Compare the average salaries for employees working remotely 100%, 50%, and 0%. What patterns or trends do you observe?

salaries_df.groupby('remote_ratio')['salary'].mean().round(2)

We observe that employees working remotely 50% earn more on average than employees working remotely at 100% and 0%.

Visualise the salary distribution (in USD) across company sizes (S, M, L). Which company size offers the highest average salary?

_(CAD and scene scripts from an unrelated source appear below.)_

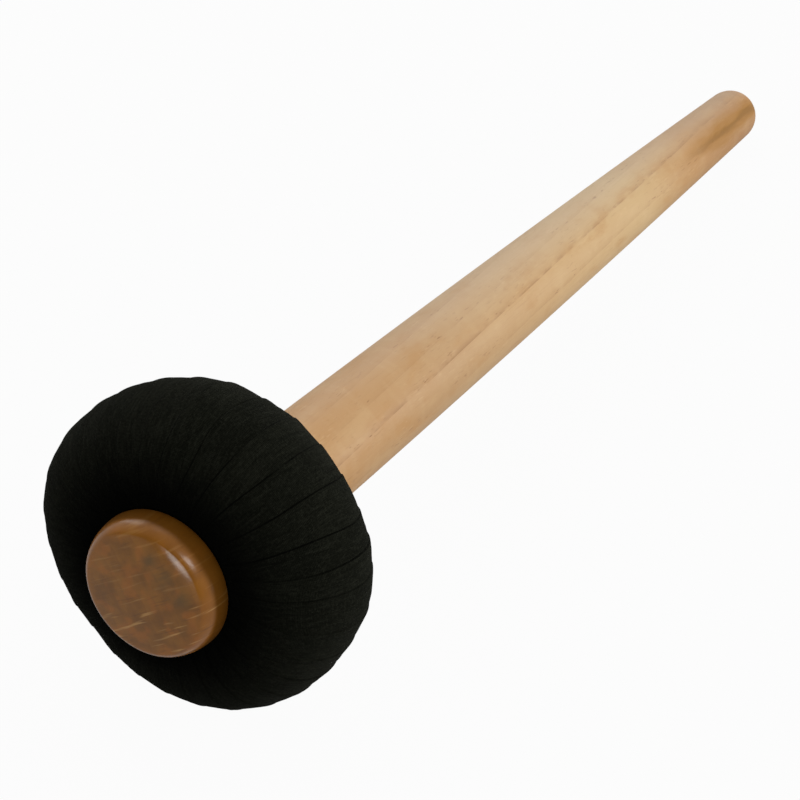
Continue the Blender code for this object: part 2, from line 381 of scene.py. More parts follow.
def handle_finish():
    wood = Finish("maple", Specular_IOR_Level=0.20, Coat_Weight=0.04, Coat_Roughness=0.30)
    place = wood.own_place()
    across, around, along = wood_frame(wood, place, handle_ring_direction, handle_lean)
    color = wood.tones(wood.between(along, 0.0, handle_reach / MM), handle_tones)

    waver = wood.noise(place, handle_waver_grain, seed=1.0, detail=2.0)
    bend = wood.sum("DIVIDE", wood.sum("MULTIPLY", around, around), 2 * handle_pith)
    ring_place = wood.sum("MULTIPLY_ADD", waver, handle_waver, across)
    ring_place = wood.sum("ADD", ring_place, wood.sum("SUBTRACT", bend, handle_ring_start))
    rings = wood.sum("DIVIDE", ring_place, handle_ring_width)
    ring_share = wood.sum("FRACT", rings)
    soft_rings = wood.sum("MULTIPLY", wood.sum("POWER", ring_share, 2.0), soft_ring_share)
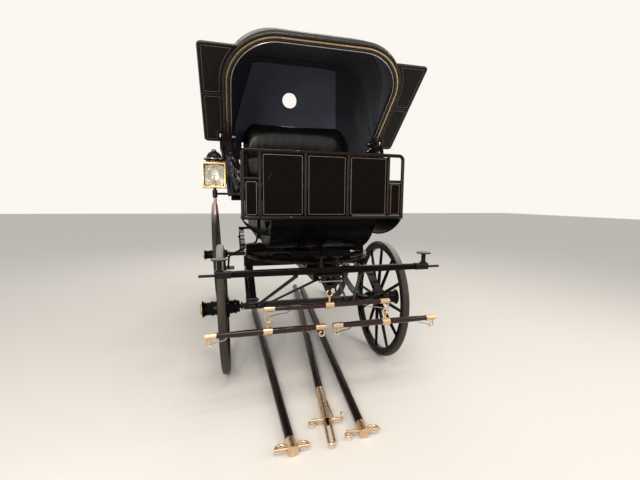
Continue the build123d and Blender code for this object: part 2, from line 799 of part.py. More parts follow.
def arch(outset):
    """The hood's front outline, grown by outset, in the plane of a bow."""
    with BuildSketch() as outline:
        with Locations((0, -20)):
            Rectangle(2 * (hood_half_width + outset), hood_reach + outset + 20,
                      align=(Align.CENTER, Align.MIN))
        fillet(outline.vertices().group_by(Axis.Y)[-1], radius=hood_corner_r + outset)
    return outline.sketch


window = Location((0, fy + 700, pivot_z + window_rise), (90, 0, 0))
with BuildPart() as hood_leather:
    add(hood_mass(0))
    add(hood_mass(leather_thick, past=40), mode=Mode.SUBTRACT)
    with Locations(window):
        Cylinder(window_r, 400, mode=Mode.SUBTRACT)
save(hood_leather, "hood_leather")

lining_outer = leather_thick + skin_gap
with BuildPart() as hood_lining:
    add(hood_mass(lining_outer))
    add(hood_mass(lining_outer + lining_thick, past=40), mode=Mode.SUBTRACT)
    with Locations(window):
        Cylinder(window_r, 400, mode=Mode.SUBTRACT)
save(hood_lining, "hood_lining")

with BuildPart() as front_bow:
    with BuildSketch(bow_plane.offset(0.3)):
        add(arch(bow_outside))
        add(arch(-bow_inside), mode=Mode.SUBTRACT)
    extrude(amount=bow_depth)
save(front_bow, "front_bow")

with BuildPart() as bow_bead:
    with BuildSketch(bow_plane.offset(0.3 + bow_depth)):
        add(arch(bead_outset))
        add(arch(bead_outset - bead_width), mode=Mode.SUBTRACT)
    extrude(amount=bead_depth)
save(bow_bead, "bow_bead")

bow_outset = lining_outer + lining_thick + 0.6
with BuildPart() as hood_bows:
    add(hood_mass(bow_outset))
    add(hood_mass(bow_outset + inner_bow_depth, past=40), mode=Mode.SUBTRACT)
    with BuildPart(mode=Mode.INTERSECT):
        for bow_lean in inner_bow_leans:
            turn = math.radians(bow_lean)
            aim = Plane(origin=pivot + Vector(0, -math.sin(turn), math.cos(turn)) * inner_bow_foot,
                        x_dir=(1, 0, 0), z_dir=(0, -math.sin(turn), math.cos(turn)))
            with Locations(aim.location):
                Box(2 * hood_half_width, inner_bow_width, 2 * hood_reach,
                    align=(Align.CENTER, Align.CENTER, Align.MIN))
save(hood_bows, "hood_bows")

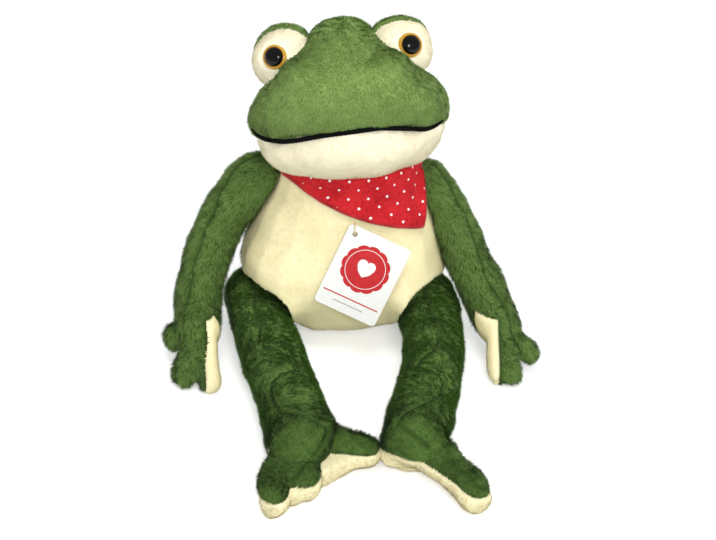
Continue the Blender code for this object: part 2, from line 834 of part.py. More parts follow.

salaries_bycompany_df = salaries_df.groupby('company_size')['salary'].mean().round(2)
salaries_bycompany_df = salaries_bycompany_df.reset_index()
company_size_order = ['S','M','L']
salaries_bycompany_df['company_size'] = pd.Categorical(salaries_bycompany_df['company_size'], categories=company_size_order, ordered=True)
salaries_bycompany_df = salaries_bycompany_df.sort_values('company_size')
salaries_bycompany_df
salaries_bycompany_df = salaries_bycompany_df.reset_index()
plt.figure(figsize=(17,6))
plt.bar(salaries_bycompany_df['company_size'], salaries_bycompany_df['salary'], color='skyblue')
plt.title('Salary distribution across company sizes')
plt.xlabel('Company size')
plt.ylabel('Average salary')
plt.show()

The small company, less than 50 employees, offers greater salary than large and medium company.